- [What is required]
From the records below, transcribe only the lines running from the one with "The three.js and" through the one with "open_foam, named_pores, 0.4)". Keep both of those end lines.

- [Dataset excerpts]
-- -- --
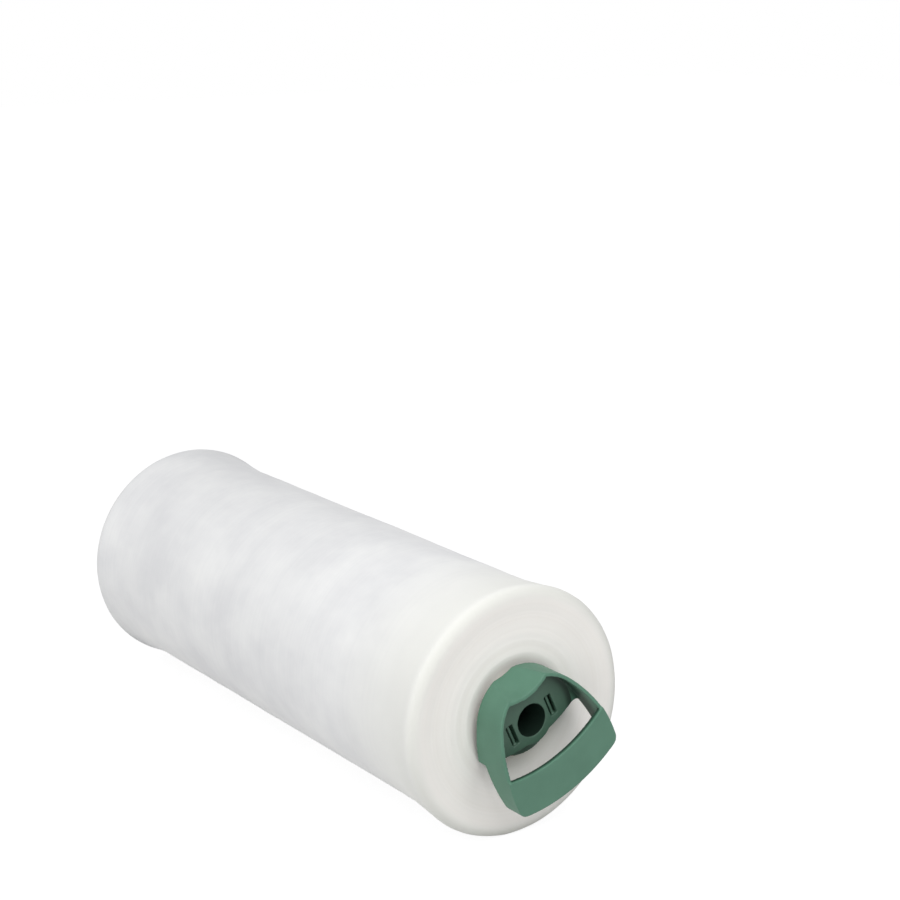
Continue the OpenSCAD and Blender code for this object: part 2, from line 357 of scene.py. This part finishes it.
-- -- --
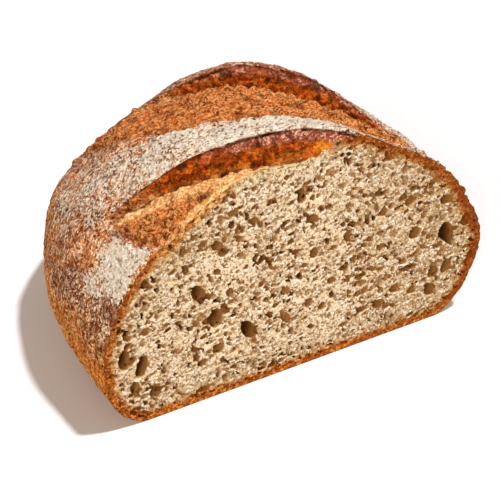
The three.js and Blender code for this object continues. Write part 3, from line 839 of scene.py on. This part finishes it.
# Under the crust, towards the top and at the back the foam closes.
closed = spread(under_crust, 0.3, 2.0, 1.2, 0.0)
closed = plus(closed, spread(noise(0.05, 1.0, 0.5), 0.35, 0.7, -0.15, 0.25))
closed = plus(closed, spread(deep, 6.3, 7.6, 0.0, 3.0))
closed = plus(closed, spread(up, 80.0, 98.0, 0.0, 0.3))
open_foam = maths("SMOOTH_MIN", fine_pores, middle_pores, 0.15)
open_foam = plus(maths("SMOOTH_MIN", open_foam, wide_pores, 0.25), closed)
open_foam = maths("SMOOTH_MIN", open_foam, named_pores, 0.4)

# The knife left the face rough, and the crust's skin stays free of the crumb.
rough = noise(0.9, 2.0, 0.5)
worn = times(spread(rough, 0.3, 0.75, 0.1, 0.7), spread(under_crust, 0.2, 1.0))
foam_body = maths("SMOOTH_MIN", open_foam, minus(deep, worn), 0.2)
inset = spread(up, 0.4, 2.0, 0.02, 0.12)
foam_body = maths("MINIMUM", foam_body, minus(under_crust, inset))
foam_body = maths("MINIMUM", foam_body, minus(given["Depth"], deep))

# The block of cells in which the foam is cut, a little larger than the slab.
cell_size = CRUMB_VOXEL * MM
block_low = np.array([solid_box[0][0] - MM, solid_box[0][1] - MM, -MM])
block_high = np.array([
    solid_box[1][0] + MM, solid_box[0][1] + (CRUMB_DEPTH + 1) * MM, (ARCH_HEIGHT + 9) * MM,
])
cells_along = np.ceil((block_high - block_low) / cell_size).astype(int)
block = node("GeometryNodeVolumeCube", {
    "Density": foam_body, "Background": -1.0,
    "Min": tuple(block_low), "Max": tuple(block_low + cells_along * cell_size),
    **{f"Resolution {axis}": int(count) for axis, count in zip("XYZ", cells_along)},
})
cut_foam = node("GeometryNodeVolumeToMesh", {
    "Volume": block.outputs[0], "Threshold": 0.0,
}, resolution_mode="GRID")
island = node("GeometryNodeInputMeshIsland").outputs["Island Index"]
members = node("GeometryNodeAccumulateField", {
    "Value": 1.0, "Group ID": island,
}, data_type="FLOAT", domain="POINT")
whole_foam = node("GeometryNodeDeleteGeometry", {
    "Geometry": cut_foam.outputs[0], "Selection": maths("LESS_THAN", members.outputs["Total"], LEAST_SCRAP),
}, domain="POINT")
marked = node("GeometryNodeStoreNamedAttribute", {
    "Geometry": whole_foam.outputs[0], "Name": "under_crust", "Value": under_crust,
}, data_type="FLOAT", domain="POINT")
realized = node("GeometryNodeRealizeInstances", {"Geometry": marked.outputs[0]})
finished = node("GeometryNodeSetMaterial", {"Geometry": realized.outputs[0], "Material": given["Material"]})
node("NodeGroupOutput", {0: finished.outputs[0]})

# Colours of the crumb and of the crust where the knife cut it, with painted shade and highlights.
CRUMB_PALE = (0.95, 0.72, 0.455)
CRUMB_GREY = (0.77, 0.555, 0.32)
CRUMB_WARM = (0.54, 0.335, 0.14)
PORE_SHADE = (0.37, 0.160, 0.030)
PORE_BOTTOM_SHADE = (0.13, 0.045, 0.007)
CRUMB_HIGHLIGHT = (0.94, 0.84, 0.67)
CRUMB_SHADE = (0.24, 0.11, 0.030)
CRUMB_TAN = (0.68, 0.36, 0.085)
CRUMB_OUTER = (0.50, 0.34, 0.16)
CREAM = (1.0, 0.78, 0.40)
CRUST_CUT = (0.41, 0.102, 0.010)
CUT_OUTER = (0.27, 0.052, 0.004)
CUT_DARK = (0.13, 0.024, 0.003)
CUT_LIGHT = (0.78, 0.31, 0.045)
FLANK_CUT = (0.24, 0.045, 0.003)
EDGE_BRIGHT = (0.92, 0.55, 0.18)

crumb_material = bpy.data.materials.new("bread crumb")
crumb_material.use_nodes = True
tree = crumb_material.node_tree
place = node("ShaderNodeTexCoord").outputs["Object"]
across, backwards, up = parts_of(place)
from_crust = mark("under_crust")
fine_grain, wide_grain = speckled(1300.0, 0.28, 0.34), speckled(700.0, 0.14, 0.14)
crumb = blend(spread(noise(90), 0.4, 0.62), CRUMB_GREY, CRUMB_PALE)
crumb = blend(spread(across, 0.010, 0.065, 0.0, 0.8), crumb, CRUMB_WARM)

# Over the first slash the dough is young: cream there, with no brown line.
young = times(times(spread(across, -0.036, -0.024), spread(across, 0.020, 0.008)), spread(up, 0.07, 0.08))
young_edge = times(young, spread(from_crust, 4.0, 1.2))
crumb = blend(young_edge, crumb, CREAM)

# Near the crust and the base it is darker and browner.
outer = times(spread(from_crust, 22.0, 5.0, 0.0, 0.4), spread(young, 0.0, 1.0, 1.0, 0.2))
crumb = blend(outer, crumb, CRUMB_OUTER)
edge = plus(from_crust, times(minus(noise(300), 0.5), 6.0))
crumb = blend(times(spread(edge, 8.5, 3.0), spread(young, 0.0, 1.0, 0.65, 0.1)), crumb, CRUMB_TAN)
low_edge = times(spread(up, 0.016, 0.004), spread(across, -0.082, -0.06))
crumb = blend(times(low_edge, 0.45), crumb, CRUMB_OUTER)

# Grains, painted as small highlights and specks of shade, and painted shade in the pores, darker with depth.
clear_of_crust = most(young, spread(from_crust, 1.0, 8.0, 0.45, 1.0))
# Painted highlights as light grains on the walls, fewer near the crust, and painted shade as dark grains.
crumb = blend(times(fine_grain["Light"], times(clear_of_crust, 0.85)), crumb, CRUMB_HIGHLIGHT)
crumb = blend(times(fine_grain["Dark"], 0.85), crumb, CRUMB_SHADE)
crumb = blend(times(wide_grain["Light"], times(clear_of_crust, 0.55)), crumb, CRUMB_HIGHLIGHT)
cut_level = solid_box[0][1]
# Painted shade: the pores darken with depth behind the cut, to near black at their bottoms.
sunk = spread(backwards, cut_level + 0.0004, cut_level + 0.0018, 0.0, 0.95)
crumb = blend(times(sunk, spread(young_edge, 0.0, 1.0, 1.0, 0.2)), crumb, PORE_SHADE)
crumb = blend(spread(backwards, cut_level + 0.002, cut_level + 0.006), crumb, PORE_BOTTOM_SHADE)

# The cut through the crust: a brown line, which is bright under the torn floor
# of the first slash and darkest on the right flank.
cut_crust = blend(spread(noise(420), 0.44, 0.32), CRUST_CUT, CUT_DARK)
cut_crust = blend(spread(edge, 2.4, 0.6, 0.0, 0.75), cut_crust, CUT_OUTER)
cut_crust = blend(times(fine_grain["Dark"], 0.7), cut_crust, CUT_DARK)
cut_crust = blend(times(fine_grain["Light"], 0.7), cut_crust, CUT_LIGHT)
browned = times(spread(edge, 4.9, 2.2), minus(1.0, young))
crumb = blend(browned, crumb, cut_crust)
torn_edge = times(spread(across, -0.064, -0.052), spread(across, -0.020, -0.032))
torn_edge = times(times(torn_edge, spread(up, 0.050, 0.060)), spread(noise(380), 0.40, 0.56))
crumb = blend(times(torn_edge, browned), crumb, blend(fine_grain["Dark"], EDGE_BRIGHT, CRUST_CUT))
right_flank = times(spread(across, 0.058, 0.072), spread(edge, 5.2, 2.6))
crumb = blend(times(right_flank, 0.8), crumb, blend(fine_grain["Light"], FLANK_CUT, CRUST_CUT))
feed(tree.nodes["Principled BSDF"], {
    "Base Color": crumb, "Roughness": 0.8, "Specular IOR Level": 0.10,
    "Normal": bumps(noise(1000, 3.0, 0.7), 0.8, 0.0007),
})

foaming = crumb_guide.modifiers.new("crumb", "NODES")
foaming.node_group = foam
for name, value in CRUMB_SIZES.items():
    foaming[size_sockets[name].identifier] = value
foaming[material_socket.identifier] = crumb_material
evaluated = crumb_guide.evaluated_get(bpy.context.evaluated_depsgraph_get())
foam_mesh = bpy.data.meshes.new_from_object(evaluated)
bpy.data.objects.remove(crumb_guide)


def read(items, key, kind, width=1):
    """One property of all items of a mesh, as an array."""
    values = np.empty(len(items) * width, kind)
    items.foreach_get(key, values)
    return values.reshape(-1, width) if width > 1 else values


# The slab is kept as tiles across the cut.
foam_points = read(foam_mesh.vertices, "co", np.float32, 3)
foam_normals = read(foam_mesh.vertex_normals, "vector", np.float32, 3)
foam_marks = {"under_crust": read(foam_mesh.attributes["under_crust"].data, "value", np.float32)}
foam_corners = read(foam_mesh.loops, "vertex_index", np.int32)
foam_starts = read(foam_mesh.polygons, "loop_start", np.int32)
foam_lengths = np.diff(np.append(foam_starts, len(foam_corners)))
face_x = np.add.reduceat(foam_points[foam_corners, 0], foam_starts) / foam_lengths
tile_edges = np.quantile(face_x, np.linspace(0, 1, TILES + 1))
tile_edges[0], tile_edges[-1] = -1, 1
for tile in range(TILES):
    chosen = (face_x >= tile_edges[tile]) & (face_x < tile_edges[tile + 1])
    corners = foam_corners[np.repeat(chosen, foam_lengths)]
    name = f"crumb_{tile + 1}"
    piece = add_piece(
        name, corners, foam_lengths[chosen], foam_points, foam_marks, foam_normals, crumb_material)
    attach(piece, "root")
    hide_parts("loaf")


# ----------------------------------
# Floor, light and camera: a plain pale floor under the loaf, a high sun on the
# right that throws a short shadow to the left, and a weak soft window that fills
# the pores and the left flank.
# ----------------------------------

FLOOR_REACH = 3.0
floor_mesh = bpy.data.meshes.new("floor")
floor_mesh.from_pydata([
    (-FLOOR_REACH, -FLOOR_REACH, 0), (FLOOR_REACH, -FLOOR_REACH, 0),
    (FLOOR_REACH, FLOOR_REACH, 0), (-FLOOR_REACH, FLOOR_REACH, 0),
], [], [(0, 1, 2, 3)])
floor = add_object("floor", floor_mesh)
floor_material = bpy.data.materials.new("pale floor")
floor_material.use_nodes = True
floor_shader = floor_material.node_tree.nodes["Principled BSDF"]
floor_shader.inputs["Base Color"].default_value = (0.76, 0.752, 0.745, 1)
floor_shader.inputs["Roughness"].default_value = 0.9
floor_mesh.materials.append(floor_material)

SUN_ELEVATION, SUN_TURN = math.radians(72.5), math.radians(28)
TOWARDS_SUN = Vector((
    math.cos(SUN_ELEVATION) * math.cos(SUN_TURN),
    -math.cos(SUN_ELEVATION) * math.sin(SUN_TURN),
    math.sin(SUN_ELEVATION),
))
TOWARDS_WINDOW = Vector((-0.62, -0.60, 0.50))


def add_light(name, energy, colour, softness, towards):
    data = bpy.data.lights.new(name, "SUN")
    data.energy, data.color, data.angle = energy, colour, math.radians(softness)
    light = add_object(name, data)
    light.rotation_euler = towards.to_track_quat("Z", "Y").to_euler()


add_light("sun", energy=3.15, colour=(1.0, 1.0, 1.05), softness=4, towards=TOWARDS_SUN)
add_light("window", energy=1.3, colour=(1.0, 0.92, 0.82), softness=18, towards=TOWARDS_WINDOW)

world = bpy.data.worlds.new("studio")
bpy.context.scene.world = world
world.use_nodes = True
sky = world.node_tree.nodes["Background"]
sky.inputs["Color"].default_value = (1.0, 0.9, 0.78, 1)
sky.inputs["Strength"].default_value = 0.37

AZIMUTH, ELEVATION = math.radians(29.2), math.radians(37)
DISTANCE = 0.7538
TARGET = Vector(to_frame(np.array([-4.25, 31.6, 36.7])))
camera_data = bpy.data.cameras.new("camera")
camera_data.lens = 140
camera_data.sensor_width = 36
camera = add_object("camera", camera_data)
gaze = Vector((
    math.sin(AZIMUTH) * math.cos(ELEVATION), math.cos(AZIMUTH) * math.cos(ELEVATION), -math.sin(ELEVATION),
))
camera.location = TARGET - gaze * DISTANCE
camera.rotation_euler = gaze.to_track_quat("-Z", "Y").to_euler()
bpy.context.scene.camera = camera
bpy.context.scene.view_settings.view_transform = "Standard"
-- -- --
- [Solution for this problem]
The three.js and Blender code for this object continues. Write part 3, from line 839 of scene.py on. This part finishes it.
# Under the crust, towards the top and at the back the foam closes.
closed = spread(under_crust, 0.3, 2.0, 1.2, 0.0)
closed = plus(closed, spread(noise(0.05, 1.0, 0.5), 0.35, 0.7, -0.15, 0.25))
closed = plus(closed, spread(deep, 6.3, 7.6, 0.0, 3.0))
closed = plus(closed, spread(up, 80.0, 98.0, 0.0, 0.3))
open_foam = maths("SMOOTH_MIN", fine_pores, middle_pores, 0.15)
open_foam = plus(maths("SMOOTH_MIN", open_foam, wide_pores, 0.25), closed)
open_foam = maths("SMOOTH_MIN", open_foam, named_pores, 0.4)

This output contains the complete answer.